2.1 - Preparing your experiment
To use the VariantSeq protocol for calling and annotating SNPs and Indels, go to: Variant Protocols → Step-by-Step Mode → SNP/Indels.
As shown in Fig.2, a new submenu appears in the workspace that lists the available options in VariantSeq for SPMI analysis:
- Preprocessing
- Mapping
- Trainings Sets
- Postprocessing
- Variant Calling
- Variant Filtering
- Annotation
Figure 2. VariantSeq modes (SNP/Indels protocol).
As previously stated in the sections above, we call and annotate variants using distinct cancer exome samples. To do this, complete the following steps:
Quality analysis → Preprocessing → Mapping → Postprocessing → Variant Calling → Variant filtering → Variant annotation
From the Preprocessing tab, we use FASTQC (Andrews 2016) for quality analysis and PRINSEQ (Schmieder and Edwards 2011) for preprocessing.
From Mapping tab, we use the mapper BWA (Li and Durbin 2009).
From Postprocessing tab we use AddReplaceGroups and MarkDuplicates from Picard Tools (Wysoker, et al. 2011) and BQSR from GATK (McKenna, et al. 2010; Cibulskis, et al. 2013).
From Variant Calling tab we use Mutect2 from GATK (McKenna, et al. 2010; DePristo, et al. 2011; Cibulskis, et al. 2013).
From Variant Filtering tab we use FilterMutectCalls of GATK (McKenna, et al. 2010; DePristo, et al. 2011; Cibulskis, et al. 2013).
From Annotation tab we use VEP (McLaren, et al. 2016).
If you have downloaded the tutorial material, open VariantSeq and set a directory folder to where you want aforementioned material on your PC (e.g., your desktop). The space left of the directory browser is the FTP browser for VariantSeq. This connects to the directory folder on your PC with your user account on the local host site of the server side. Right click in the FTP browser and create a folder named VariantSeq_tutorial. Next, enter this folder and create the following subfolders:
00_raw_data: to deposit the exome fastq files that you will process during the tutorial. If the fastq files are compressed, you must unzip them first.01_quality_analysis: to deposit the results of the quality analysis.
02_preprocessed_reads: to deposit results of the preprocessing analysis.
03_refseq: to deposit for the RefSeq material needed to complete the tutorial.
04_ mapping: for the bam files produced during mapping.
05_addreplacegroups: to deposit the bam files produced during the AddReplaceGroups postprocessing analysis.
06_MarkDuplicates: to deposit the bam files produced during the Markduplicates postprocessing analysis.
07_BSQR: to deposit the bam files produced during the BSQR postprocessing analysis.
08_variant_calling: to deposit the vcf files produced during variant calling.
09_variant_filtering:to deposit the vcf files produced during variant filtering.
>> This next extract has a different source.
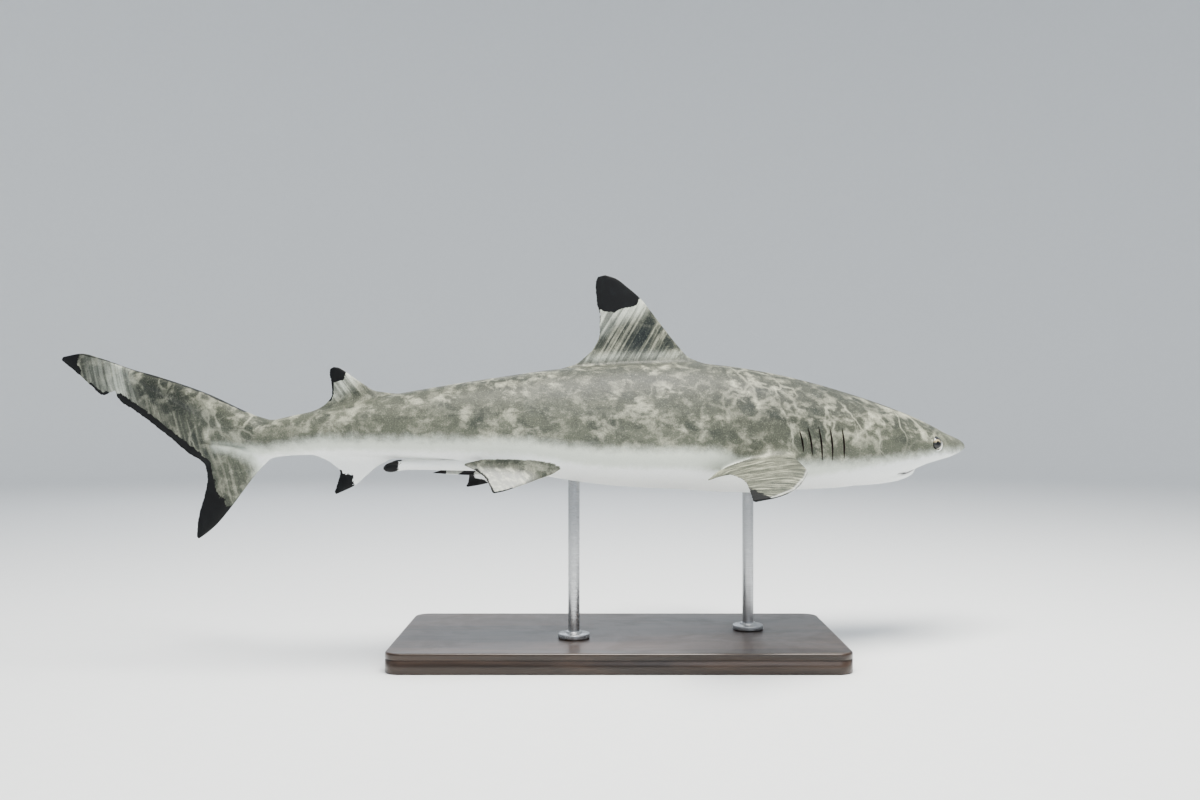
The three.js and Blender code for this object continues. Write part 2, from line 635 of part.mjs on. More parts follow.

10_annotation:to deposit the vcf files which contains the effects annotation for the SNPs and the Indels called and filtered.
After this, use the FTP browser to move the 5 fastq files from your directory browser on your PC to the folder 00_raw_data in your local host account on the server side. Then use the FTP browser to move the reference genome sequence, interval file, PON, and training sets (referred to in the section 1.2) from your directory browser to the folder 03_refseq created in your local host account. The process is shown in Video 1.
Video 1. Setting directory folder and organizing the user account before starting.